Abraham has more faith than I do. I am not sure I could have gone through with what Abraham did. Abraham demonstrated his courage. He demonstrated his trust in God. He demonstrated his love for God. He showed God that he loved God more than even his child.

Some very reputable pastors have preached sermons where they share that they believe this is the story. On my desk is a book about preaching Old Testament Narrative. In his book he talks about this story of the binding of Issac. And he says his key point is that "You do the best for your kids when you worship God, and not your children".

I agree with his point. But I don't think the point of this passage is looking at Abraham as our role model. Abraham certainly had great faith, as Hebrews 11 points out. But the key to this passage is about who God is, and what God does in our lives.

If you look at this passage, there is a significant word play throughout the passage. A word play that is not as easy to see in our language, but it is still there. It is a word play on the word "to see".

God is waiting to see how Abraham will respond to the test.

The word provide literally means "to see to it" or "to see ahead for". The part of the word "vide" is from the same root as video or visual. Abrahams says that he believes God will "see ahead for" him, even though he cannot see or understand what God is up to in verse 8. God does provide. He names the place "the Lord will provide".

The Lord will provide.

At the beginning it is the Lord who tests. In the end it is the Lord that delivers and provides.

Many of us have points in our life when we struggle to "see" what God is doing. We do not understand. I have a friend who recently discovered that her daughter had been abused by an aquaintence when she was younger.
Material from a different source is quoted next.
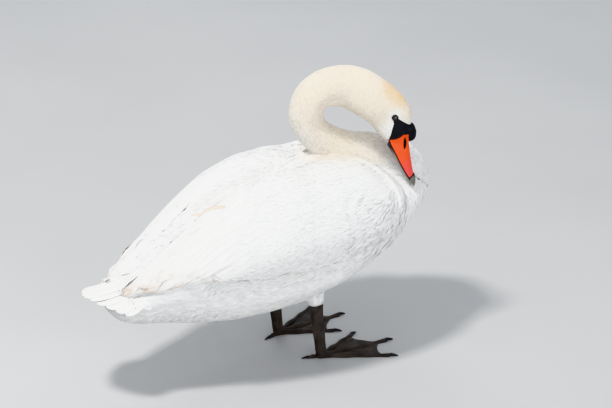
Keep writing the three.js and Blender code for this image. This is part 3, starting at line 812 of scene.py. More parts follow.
def skin_shapes(sizes):
    """The body's forms, each set in from the coat's outer surface by the coat's depth."""
    coat = sizes.coat_depth / MM
    trunk = loft(trunk_rings(np.linspace(0, len(TRUNK["x"]) - 1, 40), 48, coat))
    along = np.linspace(0, len(WING["x"]) - 1, 40)
    wings = [loft(wing_rings(along, side, 40, coat)) for side in (-1, 1)]
    t = np.linspace(0, len(NECK) - 1, 110)
    depth = through(NECK_COAT, t / (len(NECK) - 1) * (len(NECK_COAT) - 1))
    rings = neck_rings(t, 40, 0)
    middle = neck_frame(t)[0][:, None]
    spokes = rings - middle
    size = np.linalg.norm(spokes, axis=-1, keepdims=True)
    rings = middle + spokes * np.maximum(1 - depth[:, None, None] / size, 0.2)
    tail = loft(tail_rings(np.linspace(0, 2.2, 12), 24, 7))
    theta = np.linspace(0.05, math.pi - 0.05, 24)[:, None]
    cos, sin = circle(32)
    dome = np.stack([np.sin(theta) * cos, np.sin(theta) * sin, np.cos(theta) + 0 * cos], -1)
    mantle = loft(dome * (np.array(MANTLE["radii"]) - coat) + MANTLE["at"])
    thighs = [loft(thigh_rings(leg, 24, 2.5)) for leg in LEGS.values()]
    return [trunk, *wings, loft(rings), tail, mantle, *thighs]


def thigh_rings(leg, sides, inset):
    """Rings round a feathered thigh, from its foot up into the belly."""
    cos, sin = circle(sides)
    t = np.linspace(0, 1, 14)[:, None]
    size = THIGH["narrow"] + (THIGH["wide"] - THIGH["narrow"]) * t - inset
    z = THIGH["bottom"] + (THIGH["top"] - THIGH["bottom"]) * t
    x = leg["x"] - SHANK["slant"] - 14 * t + size * 1.15 * cos
    y = leg["y"] * (1 - 0.14 * t) + size * 0.9 * sin
    return np.stack([x, y, z + 0 * cos], -1)


def folded(points, normals):
    """Skin corners moved along their normals into soft waves and into the creases."""
    body = ease(40, 150, np.linalg.norm(points - [60, -20, 470], axis=-1))
    move = body * (0.9 * drift(points, 34, 3) + 1.1 * drift(points * [0.5, 1, 1], 60, 5))
    for crease in CREASES:
        sides = (-1, 1) if crease["both"] else (-1,)
        for side in sides:
            mirror = np.array([1, -side, 1])
            line, over = crease["line"] * mirror, crease["over"] * mirror
            move += crease_depth(points, normals, crease, line, over)
    away = np.linalg.norm(points - LOW_SHOULDER["at"], axis=-1)
    drop = LOW_SHOULDER["depth"] * ease(LOW_SHOULDER["reach"], 20, away) * ease(20, 34, points[:, 1])
    return points + normals * move[:, None] - np.array([0, 0, 1]) * drop[:, None]


def crease_depth(points, normals, crease, line, over):
    """How far a crease moves each corner: up on the side that lies on top, down on the other."""
    lengths = np.linalg.norm(np.diff(line, axis=0), axis=-1)
    starts = np.concatenate([[0], np.cumsum(lengths)])
    best = np.full(len(points), np.inf)
    offset, along, place = np.zeros_like(points), np.zeros_like(points), np.zeros(len(points))
    for a, b, length, start in zip(line, line[1:], lengths, starts):
        u = np.clip((points - a) @ (b - a) / length**2, 0, 1)
        away = points - a - u[:, None] * (b - a)
        size = np.linalg.norm(away, axis=-1)
        nearer = size < best
        best = np.where(nearer, size, best)
        offset[nearer], along[nearer] = away[nearer], (b - a) / length
        place = np.where(nearer, start + u * length, place)
    across = unit(np.cross(along, normals))
    across *= np.sign(dot(across, over))
    s = dot(offset, across)[:, 0]
    low = -crease["drop"] * ease(crease["below"], 0, -s)
    high = crease["swell"] * ease(crease["above"], 0, s)
    level = low + (high - low) * ease(-1.8, 1.8, s)
    near = ease(22, 10, np.abs(dot(offset, normals)[:, 0])) * ease(70, 50, best)
    return level * near * ease(0, 24, np.minimum(place, starts[-1] - place))


def neck_share(points):
    """How far each place belongs to the neck, from 0 to 1, and the nearest place on its line."""
    away = np.linalg.norm(points[:, None] - LINE_AT[None], axis=-1) / LINE_RADIUS[None]
    nearest = away.argmin(1)
    return ease(1.7, 1.12, away[np.arange(len(points)), nearest]), nearest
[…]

She struggles to understand why God allowed this to happen. Is it a lesson? Is it a test? She does not know. She just knows that she hurts for her child, and she hurts for herself. Her child, at times, is struggling. But she still believes that the Lord provides. The still believes that the Lord can make something good out of this evil. She still hopes and prays and trusts God for hope and strength and healing. She knows that the Lord provides. The Lord sees ahead for us, when we can see nothing ourselves.
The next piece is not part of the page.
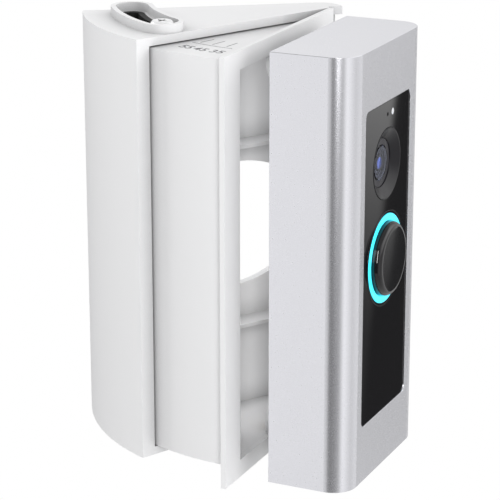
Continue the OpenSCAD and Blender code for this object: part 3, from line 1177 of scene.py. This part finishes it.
@dataclass
class Studio:
    """Plain floor, soft light and camera.

    Attributes:
        drop: Depth of the floor below the object, which hangs at hand height.
        floor_radius: Radius of the floor.
        eye: The camera's place.
        azimuth: Direction of view, in degrees to the left of straight at the wall.
        tilt: How far it looks down, in degrees.
        lens: Focal length in millimetres.
        sensor: Width of the sensor in millimetres.
        near: Nearest distance that the camera sees, in metres.
        sill: Elevations between which the lower wall turns into the upper, in degrees.
        cornice: Elevations between which that turns into the ceiling.
        flag_side: Compass angles of a cloth flag's sides, in degrees.
        flag_height: Elevations of its lower and upper edge, in degrees.
        flag_edge: Compass angle and elevation of a point on the line where its two cloths meet.
        flag_lean: Degrees of compass angle per degree of elevation along that line.
        flag_slant: The same along the flag's right side, which leans out.
        flag_soft: Width of the flag's soft edges, in degrees.
        flag_side_soft: Half the width of its leaning side's soft edge.
        flag_seam: Half the width of the line where its cloths meet.
        flag_dark: Brightness of the black cloth.
        flag_pale: Brightness of the grey cloth, from its bottom to its top.
        flag_fade: Elevations between which the grey cloth brightens.
        flag_curve: How late it brightens; 1 is evenly.
    """

    drop: float = 0.9
    floor_radius: float = 1.6
    eye: tuple[float, float, float] = (-0.0865, -0.5656, 0.1687)
    azimuth: float = -9.97
    tilt: float = 17.56
    lens: float = 154.4
    sensor: float = 36.0
    near: float = 0.01
    sill: tuple[float, float] = (3.0, 12.0)
    cornice: tuple[float, float] = (35.0, 45.0)
    flag_side: tuple[float, float] = (31.0, 35.5)
    flag_height: tuple[float, float] = (-27.0, -9.0)
    flag_edge: tuple[float, float] = (33.93, -13.6)
    flag_lean: float = 0.093
    flag_slant: float = 0.4
    flag_soft: float = 0.5
    flag_side_soft: float = 1.0
    flag_seam: float = 0.08
    flag_dark: float = 0.07
    flag_pale: tuple[float, float] = (0.14, 1.0)
    flag_fade: tuple[float, float] = (-20.0, -13.5)
    flag_curve: float = 1.6

    def build(self) -> None:
        """Builds the floor, the light and the camera."""
        self.floor()
        self.surround()
        for softbox in SOFTBOXES:
            softbox.build()
        self.camera()

    def camera(self) -> None:
        """Places the camera and makes it the scene's own."""
        data = bpy.data.cameras.new("camera")
        data.lens = self.lens
        data.sensor_width = self.sensor
        data.clip_start = self.near
        camera = bpy.data.objects.new("camera", data)
        bpy.context.scene.collection.objects.link(camera)
        camera.location = self.eye
        camera.rotation_euler = (math.radians(90 - self.tilt), 0.0, math.radians(self.azimuth))
        bpy.context.scene.camera = camera

    def floor(self) -> None:
        """Builds a round pale floor."""
        low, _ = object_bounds()
        mesh = bmesh.new()
        centre = Vector((0, 0, low[2] - self.drop))
        bmesh.ops.create_circle(mesh, cap_ends=True, segments=ROUND_STEPS, radius=self.floor_radius)
        bmesh.ops.translate(mesh, vec=centre, verts=mesh.verts)
        data = bpy.data.meshes.new("floor")
        mesh.to_mesh(data)
        mesh.free()
        floor = bpy.data.objects.new("floor", data)
        bpy.context.scene.collection.objects.link(floor)
        data.materials.append(FLOOR_PAINT.material())
        floor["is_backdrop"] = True

    def surround(self) -> None:
        """Builds the studio round the object: white walls, soft dark gaps, a ceiling and the flag."""
        world = bpy.data.worlds.new("studio")
        bpy.context.scene.world = world
        world.use_nodes = True
        tree = world.node_tree
        tree.nodes.clear()
        way = add(tree, "ShaderNodeTexCoord").outputs["Generated"]
        parts = add(tree, "ShaderNodeSeparateXYZ", None, {0: way})
        compass = self.degrees(tree, "ARCTAN2", parts.outputs["Y"], parts.outputs["X"])
        elevation = self.degrees(tree, "ARCSINE", parts.outputs["Z"])
        lit = self.walls(tree, compass, elevation)
        flagged = self.flag(tree, compass, elevation, lit)
        studio = add(tree, "ShaderNodeBackground", {"Strength": 1.0}, {"Color": flagged})
        # The camera itself sees plain white behind the object.
        seen = add(tree, "ShaderNodeBackground", {"Color": (1, 1, 1, 1), "Strength": 1.0})
        camera = add(tree, "ShaderNodeLightPath").outputs["Is Camera Ray"]
        choice = add(
            tree,
            "ShaderNodeMixShader",
            None,
            {0: camera, 1: studio.outputs[0], 2: seen.outputs[0]},
        )
        add(tree, "ShaderNodeOutputWorld", None, {"Surface": choice.outputs[0]})

    def degrees(self, tree: Tree, operation: str, *sides: Socket) -> Socket:
        """Works out an angle in degrees.

        Args:
            tree: The world's node tree.
            operation: The inverse function.
            *sides: What it takes.

        Returns:
            The angle's socket.
        """
        angle = add(tree, "ShaderNodeMath", None, dict(enumerate(sides)), operation=operation)
        turned = add(tree, "ShaderNodeMath", None, {0: angle.outputs[0]}, operation="DEGREES")
        return turned.outputs[0]

    def walls(self, tree: Tree, compass: Socket, elevation: Socket) -> Socket:
        """Builds the walls in two storeys round the compass, with the ceiling over them.

        Args:
            tree: The world's node tree.
            compass: Compass angle in degrees.
            elevation: Elevation in degrees.

        Returns:
            The brightness socket.
        """
        turn = add(
            tree,
            "ShaderNodeMapRange",
            {"From Min": -180.0, "From Max": 180.0},
            {"Value": compass},
        ).outputs["Result"]
        storeys = []
        for levels in (WALLS, UPPER_WALLS):
            ramp = add(tree, "ShaderNodeValToRGB", None, {"Fac": turn})
            stops = levels + ((180, levels[0][1]),)
            set_stops(ramp, [((azimuth + 180) / 360, level) for azimuth, level in stops])
            storeys.append(ramp.outputs["Color"])
        lower, upper = storeys
        above, over = (
            add(tree, "ShaderNodeMapRange", {"From Min": start, "From Max": end}, {"Value": elevation})
            for start, end in (self.sill, self.cornice)
        )
        walls = add(
            tree,
            "ShaderNodeMix",
            None,
            {0: above.outputs["Result"], MIX_A: lower, MIX_B: upper},
            data_type="RGBA",
        )
        room = add(
            tree,
            "ShaderNodeMix",
            {MIX_B: (CEILING, CEILING, CEILING, 1.0)},
            {0: over.outputs["Result"], MIX_A: walls.outputs[MIX_OUT]},
            data_type="RGBA",
        )
        return room.outputs[MIX_OUT]

    def flag(self, tree: Tree, compass: Socket, elevation: Socket, lit: Socket) -> Socket:
        """Hangs a small flag of black and grey cloth where the gloss panel mirrors it.

        Args:
            tree: The world's node tree.
            compass: Compass angle in degrees.
            elevation: Elevation in degrees.
            lit: Brightness of the studio without it.

        Returns:
            Brightness of the studio with it.
        """
        west, east = self.flag_side
        low, high = self.flag_height
        edge, pivot = self.flag_edge
        slanted = self.leaned(tree, compass, elevation, low, self.flag_slant)
        across = self.leaned(tree, compass, elevation, pivot, self.flag_lean)
        sides = (
            (compass, west, west + self.flag_soft),
            (slanted, east + self.flag_side_soft, east - self.flag_side_soft),
            (elevation, low, low + self.flag_soft),
            (elevation, high, high - self.flag_soft),
            (across, edge - self.flag_seam, edge + self.flag_seam),
        )
        inside = []
        for value, start, end in sides:
            bounds = {"From Min": start, "From Max": end}
            share = add(tree, "ShaderNodeMapRange", bounds, {"Value": value})
            inside.append(share.outputs["Result"])
        *masks, black = inside
        mask = masks[0]
        for side in masks[1:]:
            product = add(tree, "ShaderNodeMath", None, {0: mask, 1: side}, operation="MULTIPLY")
            mask = product.outputs[0]
        cloth = add(
            tree,
            "ShaderNodeMix",
            {MIX_B: (self.flag_dark, self.flag_dark, self.flag_dark, 1.0)},
            {0: black, MIX_A: self.grey_cloth(tree, elevation)},
            data_type="RGBA",
        )
        hung = add(
            tree,
            "ShaderNodeMix",
            None,
            {0: mask, MIX_A: lit, MIX_B: cloth.outputs[MIX_OUT]},
            data_type="RGBA",
        )
        return hung.outputs[MIX_OUT]

    def leaned(
        self, tree: Tree, compass: Socket, elevation: Socket, pivot: float, lean: float
    ) -> Socket:
        """Gives the compass angle counted from a line that leans with height.

        Args:
            tree: The world's node tree.
            compass: Compass angle in degrees.
            elevation: Elevation in degrees.
            pivot: Elevation at which the line's own compass angle holds.
            lean: Degrees of compass angle per degree of elevation.

        Returns:
            The angle's socket.
        """
        shift = add(
            tree,
            "ShaderNodeMath",
            {1: -lean, 2: pivot * lean},
            {0: elevation},
            operation="MULTIPLY_ADD",
        )
        links = {0: compass, 1: shift.outputs[0]}
        return add(tree, "ShaderNodeMath", None, links, operation="ADD").outputs[0]

    def grey_cloth(self, tree: Tree, elevation: Socket) -> Socket:
        """Gives the grey cloth's brightness, which falls away downwards.

        Args:
            tree: The world's node tree.
            elevation: Elevation in degrees.

        Returns:
            The brightness socket.
        """
        start, end = self.flag_fade
        bounds = {"From Min": start, "From Max": end}
        rise = add(tree, "ShaderNodeMapRange", bounds, {"Value": elevation})
        curve = add(
            tree,
            "ShaderNodeMath",
            {1: self.flag_curve},
            {0: rise.outputs["Result"]},
            operation="POWER",
        )
        low, high = self.flag_pale
        level = add(
            tree, "ShaderNodeMapRange", {"To Min": low, "To Max": high}, {"Value": curve.outputs[0]}
        )
        return level.outputs["Result"]


# Width of the soft edge of each node in sight, in millimetres.
SOFT_EDGES = {
    "outer_wedge": 0.3,
    "inner_wedge": 0.25,
    "faceplate": 0.3,
    "front_panel": 0.12,
    "rear_housing": 0.2,
    "lock_screw": 0.1,
    "lock_washer": 0.06,
    "camera_bezel": 0.1,
    "button_trim": 0.1,
    "light_ring": 0.08,
    "terminal_block": 0.15,
}


def main() -> None:
    """Builds the doorbell's looks in order, and then the studio."""
    logging.basicConfig(level=logging.INFO, format="%(message)s")
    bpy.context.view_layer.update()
    bpy.context.scene.view_settings.view_transform = "Standard"
    parts = PackedParts(SOFT_EDGES)
    parts.build()
    parts.dress()
    CameraEye().build()
    PressButton().build()
    AngleScale().build()
    LockRecessShade().build()
    SlotShadeLiner().build()
    Studio().build()


if __name__ == "__main__":
    main()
Many of you have known the loss of a loved one. A spouse has died. A child has died. And you wondered how you were going to get through the pain, and how you were going to be able to go on living without that one that you love so much. You take things step by step. You may be angry. You may not understand. But you keep trusting. You keep hoping. Not because you have Abraham as a role model, as good of a role model as he is, but because you know God will provide. He sees what you cannot. He knows what you don't. His job is to see ahead. Your job is to trust.

You may have a loved one who is sick or hurting, and you would do anything you could to take that hurt away. God's job is to provide. Your job is to trust.

You may have been mistreated by others and wonder how you are going to get through your sense of betrayal and heartache. Have the courage to trust. God will provide.

The final thing that I would like you to notice is the similarity between the sacrifice of Issac and the sacrifice of Jesus. Abraham is told to take his son, his one son, the son who he loves, and offer him as a sacrifice. The gospel of John says that God so loved the world that he sent his one and only son. Isaac has to carry the sticks for the sacrifice. Jesus has to carry the cross. God offers his one and only Son for us on the cross. When we hopeless, he made a way of hope for us. And when Jesus rose again, he showed that no prayer, no trial, no time of testing is outside of the power and the grace of God.

He offered himself for you.

Will you have the courage to trust him?

To trust him enough to surrender your life to him?